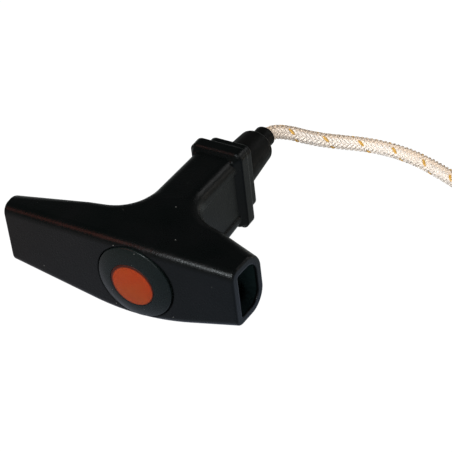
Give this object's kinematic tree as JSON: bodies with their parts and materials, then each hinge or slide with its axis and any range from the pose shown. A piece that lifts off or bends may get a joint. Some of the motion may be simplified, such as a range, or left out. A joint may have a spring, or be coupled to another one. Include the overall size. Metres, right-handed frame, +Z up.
{
  "type": "recoil starter handle",
  "caption": "T-shaped pull handle with hollow grip arms, domed front cap, stepped collar and tapered rope guide, with its braided starter rope",
  "frame": {"origin": "bottom centre of the bounding box of the handle (body, cap, guide and damper) lying on its side; the free rope isn't counted", "axes": "X along the crossbar, the longer arm toward -X; +Y from the front cap along the stem to the rope's mouth (the pull axis, towards the engine); Z up from the surface it lies on"},
  "size_m": [0.2141, 0.1667, 0.0349],
  "materials": {
    "grip_plastic": "satin moulded nylon",
    "cap_plastic": "semi-gloss moulded",
    "disc_plastic": "satin",
    "guide_plastic": "satin moulded",
    "washer_steel": "plated",
    "damper_rubber": "matt",
    "rope_fibre": "braided",
    "tie_fabric": "woven strap"
  },
  "bodies": {
    "root": {"grip_body": "grip_plastic", "front_cap": "cap_plastic", "cap_disc": "disc_plastic", "rope_guide": "guide_plastic", "rear_washer": "washer_steel", "damper_sleeve": "damper_rubber", "knot_cup": "washer_steel", "anchor_rope": "rope_fibre", "starter_rope": "rope_fibre", "rope_coil": "rope_fibre", "coil_tie": "tie_fabric"}
  },
  "joints": []
}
○ ○ ○ ○ ○
> _SHORT PROBLEM_: Write out the whole listing again, exactly as it stands.

> _EXERCISE ANSWER_:
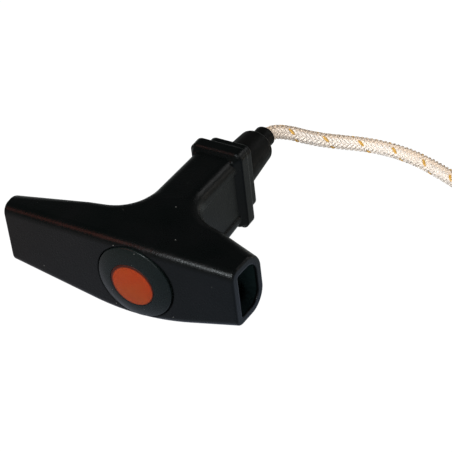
Give this object's kinematic tree as JSON: bodies with their parts and materials, then each hinge or slide with its axis and any range from the pose shown. A piece that lifts off or bends may get a joint. Some of the motion may be simplified, such as a range, or left out. A joint may have a spring, or be coupled to another one. Include the overall size. Metres, right-handed frame, +Z up.
{
  "type": "recoil starter handle",
  "caption": "T-shaped pull handle with hollow grip arms, domed front cap, stepped collar and tapered rope guide, with its braided starter rope",
  "frame": {"origin": "bottom centre of the bounding box of the handle (body, cap, guide and damper) lying on its side; the free rope isn't counted", "axes": "X along the crossbar, the longer arm toward -X; +Y from the front cap along the stem to the rope's mouth (the pull axis, towards the engine); Z up from the surface it lies on"},
  "size_m": [0.2141, 0.1667, 0.0349],
  "materials": {
    "grip_plastic": "satin moulded nylon",
    "cap_plastic": "semi-gloss moulded",
    "disc_plastic": "satin",
    "guide_plastic": "satin moulded",
    "washer_steel": "plated",
    "damper_rubber": "matt",
    "rope_fibre": "braided",
    "tie_fabric": "woven strap"
  },
  "bodies": {
    "root": {"grip_body": "grip_plastic", "front_cap": "cap_plastic", "cap_disc": "disc_plastic", "rope_guide": "guide_plastic", "rear_washer": "washer_steel", "damper_sleeve": "damper_rubber", "knot_cup": "washer_steel", "anchor_rope": "rope_fibre", "starter_rope": "rope_fibre", "rope_coil": "rope_fibre", "coil_tie": "tie_fabric"}
  },
  "joints": []
}